Though the scale of global supply chains is beyond biblical and Talmudic scope, the sages did offer guiding principles for business conduct: Understand the pain of living things (tsar ba’aleh chayyim), ba’al tashchit, and tikkun olam. They were locally focused and pragmatically commercial. The fruit trees they prohibited cutting during wartime, for example, could be felled in peacetime to clear land for building if they were more valuable for their lumber than for their fruit.
Today’s sustainable business people are similarly pragmatic, and arguably more principled. They focus globally on a “triple bottom line” of economic, environmental and human capital. They judge enterprises on their movement toward balance in these three areas. Their progress is hampered, however, by supply chain customers themselves, who assume that:
Humans must unconditionally breed, get new supplies of food, energy and water, and make useless and dangerous waste,
Human imperatives trump those of all other living things, and
Change is frightening. Humans reap fabulous sums of money, abundance, things to strive for, and low prices from this system. It underpins our economy. Recall George Bush’s call to America after 9/11: “Go shopping!”

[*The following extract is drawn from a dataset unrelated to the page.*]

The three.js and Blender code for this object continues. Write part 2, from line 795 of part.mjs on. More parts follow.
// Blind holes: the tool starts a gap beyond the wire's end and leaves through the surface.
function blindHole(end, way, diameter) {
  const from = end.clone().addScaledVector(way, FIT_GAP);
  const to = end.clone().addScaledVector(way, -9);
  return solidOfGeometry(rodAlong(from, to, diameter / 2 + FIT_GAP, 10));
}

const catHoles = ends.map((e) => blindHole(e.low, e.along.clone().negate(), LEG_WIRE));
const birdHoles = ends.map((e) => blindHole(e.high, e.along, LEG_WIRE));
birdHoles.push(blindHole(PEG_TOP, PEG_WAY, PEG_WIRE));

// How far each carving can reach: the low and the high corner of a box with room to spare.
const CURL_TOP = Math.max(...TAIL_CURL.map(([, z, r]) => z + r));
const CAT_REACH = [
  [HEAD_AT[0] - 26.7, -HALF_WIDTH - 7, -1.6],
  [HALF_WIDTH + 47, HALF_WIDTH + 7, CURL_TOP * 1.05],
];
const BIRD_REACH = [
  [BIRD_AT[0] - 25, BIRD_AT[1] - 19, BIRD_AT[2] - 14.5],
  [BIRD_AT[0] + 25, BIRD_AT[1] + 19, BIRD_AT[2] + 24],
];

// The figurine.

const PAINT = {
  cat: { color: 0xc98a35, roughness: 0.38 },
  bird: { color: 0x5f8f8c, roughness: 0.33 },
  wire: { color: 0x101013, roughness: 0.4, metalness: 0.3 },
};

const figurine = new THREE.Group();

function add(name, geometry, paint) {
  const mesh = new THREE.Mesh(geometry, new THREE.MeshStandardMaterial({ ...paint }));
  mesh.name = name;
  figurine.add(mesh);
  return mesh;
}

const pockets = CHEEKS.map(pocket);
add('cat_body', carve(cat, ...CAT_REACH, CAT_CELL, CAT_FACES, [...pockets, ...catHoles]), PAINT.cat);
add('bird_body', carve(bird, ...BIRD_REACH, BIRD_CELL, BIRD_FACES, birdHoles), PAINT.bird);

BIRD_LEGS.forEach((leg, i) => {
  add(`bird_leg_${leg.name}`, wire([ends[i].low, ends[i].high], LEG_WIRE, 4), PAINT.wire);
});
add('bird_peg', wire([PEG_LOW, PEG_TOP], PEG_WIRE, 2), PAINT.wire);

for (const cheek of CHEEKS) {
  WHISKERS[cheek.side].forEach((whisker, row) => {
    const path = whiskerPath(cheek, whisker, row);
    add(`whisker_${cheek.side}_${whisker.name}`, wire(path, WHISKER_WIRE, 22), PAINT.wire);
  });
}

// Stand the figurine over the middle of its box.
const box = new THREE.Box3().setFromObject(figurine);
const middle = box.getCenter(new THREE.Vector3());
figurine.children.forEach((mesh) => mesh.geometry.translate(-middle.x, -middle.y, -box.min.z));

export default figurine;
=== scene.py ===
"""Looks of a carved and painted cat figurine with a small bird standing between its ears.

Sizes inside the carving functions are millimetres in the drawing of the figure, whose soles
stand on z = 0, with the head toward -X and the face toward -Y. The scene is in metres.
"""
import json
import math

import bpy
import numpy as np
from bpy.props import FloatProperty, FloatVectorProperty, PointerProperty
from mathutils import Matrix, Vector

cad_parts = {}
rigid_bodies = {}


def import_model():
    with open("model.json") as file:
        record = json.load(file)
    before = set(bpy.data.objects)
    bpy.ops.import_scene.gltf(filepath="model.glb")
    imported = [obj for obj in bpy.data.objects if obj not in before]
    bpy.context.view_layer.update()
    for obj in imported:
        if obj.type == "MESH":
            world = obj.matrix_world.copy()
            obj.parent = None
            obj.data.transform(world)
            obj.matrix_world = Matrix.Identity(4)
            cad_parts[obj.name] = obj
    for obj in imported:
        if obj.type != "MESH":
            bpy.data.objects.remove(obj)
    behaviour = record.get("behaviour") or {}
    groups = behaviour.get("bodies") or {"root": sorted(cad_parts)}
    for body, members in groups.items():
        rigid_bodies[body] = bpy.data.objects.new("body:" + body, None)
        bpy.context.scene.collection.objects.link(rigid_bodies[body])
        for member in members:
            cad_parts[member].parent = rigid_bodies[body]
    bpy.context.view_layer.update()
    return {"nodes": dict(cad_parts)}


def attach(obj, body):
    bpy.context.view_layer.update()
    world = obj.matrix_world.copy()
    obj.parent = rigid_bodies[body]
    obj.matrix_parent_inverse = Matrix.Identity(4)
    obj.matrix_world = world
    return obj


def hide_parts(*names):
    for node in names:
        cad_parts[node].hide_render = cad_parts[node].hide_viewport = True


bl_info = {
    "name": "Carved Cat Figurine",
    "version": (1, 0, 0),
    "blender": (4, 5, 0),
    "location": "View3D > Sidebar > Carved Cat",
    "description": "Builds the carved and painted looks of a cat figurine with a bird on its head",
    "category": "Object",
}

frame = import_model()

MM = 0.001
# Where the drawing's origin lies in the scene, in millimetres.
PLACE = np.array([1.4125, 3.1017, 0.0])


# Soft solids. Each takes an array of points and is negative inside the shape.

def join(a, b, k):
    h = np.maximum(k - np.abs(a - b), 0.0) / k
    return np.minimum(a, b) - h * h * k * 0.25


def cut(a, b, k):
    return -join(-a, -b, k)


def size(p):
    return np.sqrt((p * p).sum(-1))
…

Ironically, shopping may lead to change: we “vote” with our money. Companies whose products we buy prosper; others go bankrupt.
Suppose you were presented with nothing but “green” purchasing options? Your money would enrich resource efficient companies, build alternative and “smart” power and water systems, and conserve natural resources. Suppose you could get a “green” mortgage that awarded you with a 1/2-percent lower interest rate for improving the resource efficiency of your home?
How about a national co-op network that connected you with a vast array of competitively priced green products and services? Would you support
programs that educate and empower Third World women, to help lift their families out of poverty, and lower their birthrates? Would you buy from companies that operate so efficiently they create no carbon footprint? What about from companies that take good care of their employees and the environment? Would you buy groceries from stores that sell local and organic, and power themselves entirely with renewable energy?
What you buy for Hanukkah, or any other time of year, can change the world. It’s that simple. It may be difficult for you to see the light at the end of the tunnel right now. But it’s there, and it’s green.